● Dataset rows
-- START --

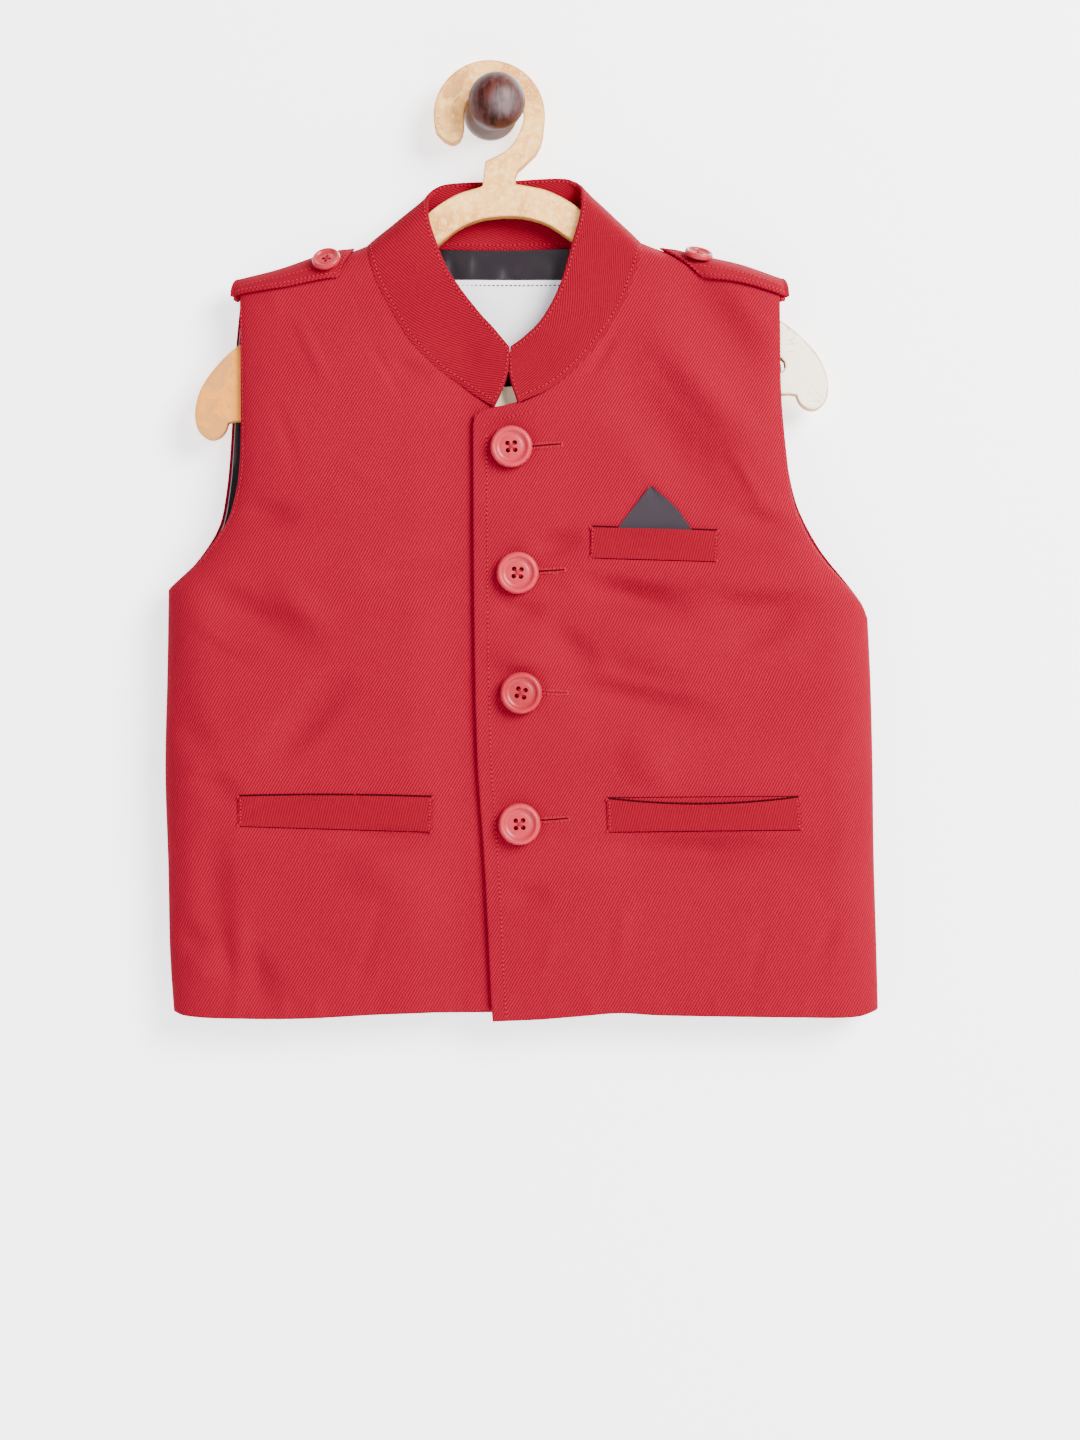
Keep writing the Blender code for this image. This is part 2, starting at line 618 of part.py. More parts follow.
class Tab:
    """A shoulder tab: s runs from its outer end to its point, w from its front to its rear edge."""

    def __init__(self, front, back, spec, left):
        self.front, self.back, self.spec, self.left = front, back, spec, left

    def base(self, s, w, out):
        """Point a distance outside the shoulder. Below s = 0 the tab turns down over the edge."""
        share = max(0.0, s) * (self.spec["corner"]
                               + (self.spec["tip"] - self.spec["corner"]) * (1 - abs(w)))
        drop = self.spec["drop_outer"] + (self.spec["drop_inner"] - self.spec["drop_outer"]) * share
        v = 1 - abs(w) ** TAB_SPREAD * drop / BODY_HEIGHT
        back_u = (1 - share * (1 - NECK_RIGHT_U)) if self.left else share * NECK_LEFT_U
        if w < 0:
            surface, u = self.front, share
        else:
            surface, u = self.back, back_u
        place = surface.at(u, v)
        normal = -inward(surface, u, v, body_middle(place))
        if w == 0:
            place = Vector((place.x, SEAM_Y, place.z))
            normal = Vector((normal.x, 0, normal.z)).normalized()
        if s >= 0:
            return place + normal * out
        outward = Vector((1 if self.left else -1, 0, -0.2)).normalized()
        turn = min(1.0, -s / 0.5) * math.pi / 2
        down = max(0.0, (-s - 0.5) / 0.5) * TAB_TURN_DOWN
        reach = out + TAB_CLEAR * math.sin(turn)
        return place + (normal * math.cos(turn) + outward * math.sin(turn)) * reach - normal * down

    def make(self, name, mat):
        columns = [-1.0, -0.5, -0.33, -0.17] + [0.0] + spread(0.0, 1.0, 8)
        rows = [-1.0, -0.75, -0.45, -0.2, 0.0, 0.25, 0.6, 1.0]
        return wall(name, columns, rows, lambda s, w: self.base(s, w, LAY_GAP + TAB),
                    lambda s, w: self.base(s, w, LAY_GAP), mat)


def turned(bm, profile, steps):
    """Spin a profile of radius and height round Z."""
    verts = [bm.verts.new((r, 0, h)) for r, h in profile]
    edges = [bm.edges.new(pair) for pair in zip(verts, verts[1:])]
    bmesh.ops.spin(bm, geom=verts + edges, cent=(0, 0, 0), axis=(0, 0, 1),
                   angle=2 * math.pi, steps=steps, use_merge=True)
    bmesh.ops.remove_doubles(bm, verts=bm.verts, dist=0.001)


def button(name, radius, thickness, place, turn, mat):
    """A dished button with a round rim and four holes, its back at z = 0 before it is placed."""
    rim, dish = 0.16 * radius, 0.42 * thickness
    profile = [(0, 0), (0.82 * radius, 0), (radius, 0.45 * thickness),
               (radius - 0.35 * rim, 0.9 * thickness), (radius - rim, thickness),
               (radius - 1.9 * rim, 0.9 * thickness), (radius - 2.7 * rim, thickness - dish),
               (0, thickness - dish)]
    bm = bmesh.new()
    turned(bm, profile, 16)
    bmesh.ops.transform(bm, matrix=Matrix.Translation(place) @ turn, verts=bm.verts)
    obj = finish(name, bm, mat, 50)
    hole, spacing = 0.11 * radius, 0.17 * radius
    for i in range(4):
        cut = bmesh.new()
        bmesh.ops.create_cone(cut, cap_ends=True, segments=6, radius1=hole, radius2=hole,
                              depth=3 * thickness)
        at = Vector((spacing * (1 if i % 2 else -1), spacing * (1 if i > 1 else -1), 0))
        bmesh.ops.transform(cut, matrix=Matrix.Translation(place) @ turn @ Matrix.Translation(at),
                            verts=cut.verts)
        cutter = finish(f"{name}_hole_{i + 1}", cut, mat)
        cutter.hide_render = True
        cutter.display_type = "WIRE"
        modifier = obj.modifiers.new(f"hole_{i + 1}", "BOOLEAN")
        modifier.operation = "DIFFERENCE"
        modifier.object = cutter
    return obj


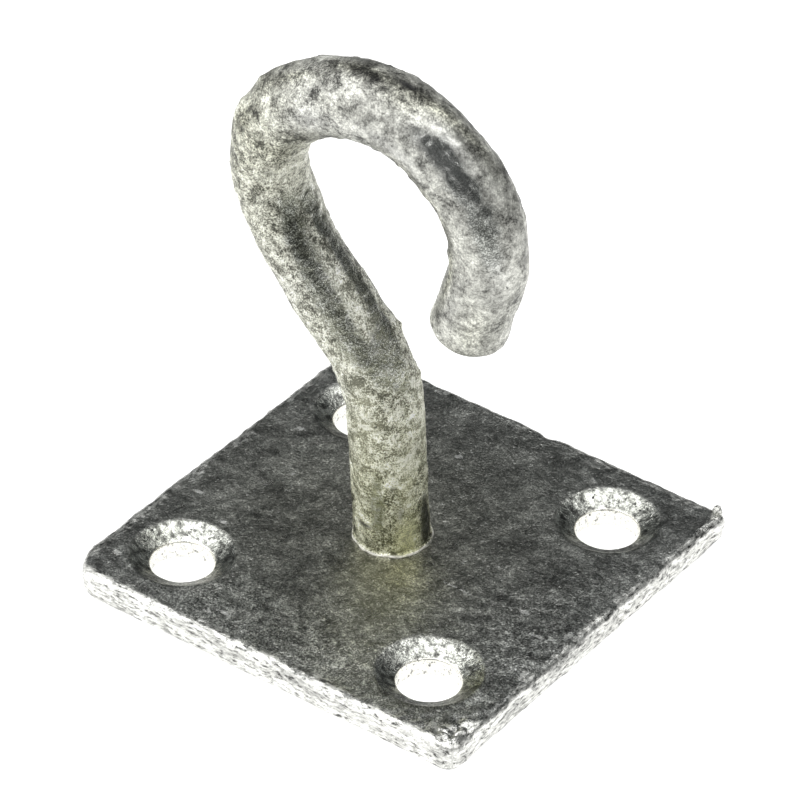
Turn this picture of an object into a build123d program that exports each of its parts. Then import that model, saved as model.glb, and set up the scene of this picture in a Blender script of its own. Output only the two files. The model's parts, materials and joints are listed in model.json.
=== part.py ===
from build123d import *
from math import radians, tan
import os

# Hook on a plate: a round steel bar bent into an open hook and riveted through the middle
# of a square steel plate, which has a countersunk screw hole at each corner. The whole
# thing was dipped in zinc once it was together. Lengths are millimetres, angles degrees.
# The origin is the middle of the plate's back face, +Z points away from the wall, and the
# hook curls over towards +X.

# Plate, cropped from flat bar; the corner at -X, -Y came out of the press blunter than the rest
plate_side = 50.0
plate_thickness = 3.4
plate_corner_radius = 1.5
blunt_corner_radius = 3.6
plate_edge_radius = 0.9

# Screw holes, punched a little off the plate's middle
hole_diameter = 6.9
hole_spacing = 32.2
holes_off_middle = -0.5
countersink_diameter = 11.2
countersink_angle = 120.0

# Bar of the hook, from the plate to the cut end
bar_diameter = 8.1
shank_length = 17.0
neck_radius = 15.6
neck_angle = 34.8
neck_length = 13.5
curl_radius = 13.3
curl_angle = 231.5
tip_length = 8.0
tip_edge_radius = 0.9

# How the bar stands on the plate: both angles are 0 on a hook that is set true
foot_x = -1.2
foot_y = 0.2
hook_lean = 6.0
hook_turn = 2.6

# Tenon under the bar's shoulder, its hole, and the head hammered out flush with the back
tenon_diameter = 6.0
tenon_clearance = 0.05
rivet_head_diameter = 9.0
rivet_head_angle = 90.0

os.makedirs("parts", exist_ok=True)

plate_top = Plane.XY.offset(plate_thickness)
foot_top = Plane((foot_x, foot_y, plate_thickness))
foot_back = Plane((foot_x, foot_y, 0), z_dir=(0, 0, -1))
rivet_head_height = (rivet_head_diameter - tenon_diameter) / 2 / tan(radians(rivet_head_angle / 2))


# The plate is rounded along its rims and open for four screws and the tenon
with BuildPart() as plate:
    with BuildSketch(Plane.XY) as outline:
        Rectangle(plate_side, plate_side)
        diagonal = Axis((0, 0, 0), (1, 1, 0))
        fillet(outline.vertices().sort_by(diagonal)[1:], plate_corner_radius)
        fillet(outline.vertices().sort_by(diagonal)[0], blunt_corner_radius)
    extrude(amount=plate_thickness)
    flats = plate.faces().filter_by(Axis.Z)
    fillet(flats.edges(), plate_edge_radius)

    with Locations(plate_top):
        with Locations((holes_off_middle, 0)):
            with GridLocations(hole_spacing, hole_spacing, 2, 2):
                CounterSinkHole(
                    hole_diameter / 2,
                    countersink_diameter / 2,
                    counter_sink_angle=countersink_angle,
                )

    with Locations(foot_back):
        CounterSinkHole(
            tenon_diameter / 2 + tenon_clearance,
            rivet_head_diameter / 2,
            counter_sink_angle=rivet_head_angle,
        )

plate.part.label = "plate"
export_step(plate.part, "parts/plate.step")


# The bar follows one flat path: shank, neck bend away from the mouth, then the curl over it
hook_plane = foot_top.rotated((90 + hook_lean, 0, 0)).rotated((0, 0, hook_turn))

with BuildPart() as hook:
    with BuildLine(hook_plane) as centreline:
        shank = Line((0, -bar_diameter), (0, shank_length))
        neck_bend = JernArc(shank @ 1, shank % 1, neck_radius, neck_angle)
        neck = Line(neck_bend @ 1, neck_bend @ 1 + (neck_bend % 1) * neck_length)
        curl = JernArc(neck @ 1, neck % 1, curl_radius, -curl_angle)
        Line(curl @ 1, curl @ 1 + (curl % 1) * tip_length)
    with BuildSketch(Plane(shank @ 0, z_dir=shank % 0)):
        Circle(bar_diameter / 2)
    sweep(path=centreline.wires()[0])
    tip_face = hook.faces().sort_by_distance(centreline.line @ 1)[0]
    fillet(tip_face.edges(), min(tip_edge_radius, bar_diameter / 2 - 0.1))

    # the leaning bar is trimmed flat where its shoulder sits on the plate
    split(bisect_by=plate_top, keep=Keep.TOP)

    with BuildSketch(foot_top):
        Circle(tenon_diameter / 2)
    extrude(amount=-plate_thickness)
    with BuildSketch(foot_back):
        Circle(rivet_head_diameter / 2)
    extrude(amount=-rivet_head_height, taper=rivet_head_angle / 2)

hook.part.label = "hook"
export_step(hook.part, "parts/hook.step")
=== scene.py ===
import itertools
import json
import math

import bpy
import numpy as np
from mathutils import Matrix, Vector


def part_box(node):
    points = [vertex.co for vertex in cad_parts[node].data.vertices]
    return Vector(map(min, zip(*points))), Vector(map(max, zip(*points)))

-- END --

● Short problem
Start with the line that contains "Turn this picture" and end with the line that contains "rivet_head_height = (rivet_head_diameter"; give those lines again exactly, and no others.

● Correct answer
Turn this picture of an object into a build123d program that exports each of its parts. Then import that model, saved as model.glb, and set up the scene of this picture in a Blender script of its own. Output only the two files. The model's parts, materials and joints are listed in model.json.
=== part.py ===
from build123d import *
from math import radians, tan
import os

# Hook on a plate: a round steel bar bent into an open hook and riveted through the middle
# of a square steel plate, which has a countersunk screw hole at each corner. The whole
# thing was dipped in zinc once it was together. Lengths are millimetres, angles degrees.
# The origin is the middle of the plate's back face, +Z points away from the wall, and the
# hook curls over towards +X.

# Plate, cropped from flat bar; the corner at -X, -Y came out of the press blunter than the rest
plate_side = 50.0
plate_thickness = 3.4
plate_corner_radius = 1.5
blunt_corner_radius = 3.6
plate_edge_radius = 0.9

# Screw holes, punched a little off the plate's middle
hole_diameter = 6.9
hole_spacing = 32.2
holes_off_middle = -0.5
countersink_diameter = 11.2
countersink_angle = 120.0

# Bar of the hook, from the plate to the cut end
bar_diameter = 8.1
shank_length = 17.0
neck_radius = 15.6
neck_angle = 34.8
neck_length = 13.5
curl_radius = 13.3
curl_angle = 231.5
tip_length = 8.0
tip_edge_radius = 0.9

# How the bar stands on the plate: both angles are 0 on a hook that is set true
foot_x = -1.2
foot_y = 0.2
hook_lean = 6.0
hook_turn = 2.6

# Tenon under the bar's shoulder, its hole, and the head hammered out flush with the back
tenon_diameter = 6.0
tenon_clearance = 0.05
rivet_head_diameter = 9.0
rivet_head_angle = 90.0

os.makedirs("parts", exist_ok=True)

plate_top = Plane.XY.offset(plate_thickness)
foot_top = Plane((foot_x, foot_y, plate_thickness))
foot_back = Plane((foot_x, foot_y, 0), z_dir=(0, 0, -1))
rivet_head_height = (rivet_head_diameter - tenon_diameter) / 2 / tan(radians(rivet_head_angle / 2))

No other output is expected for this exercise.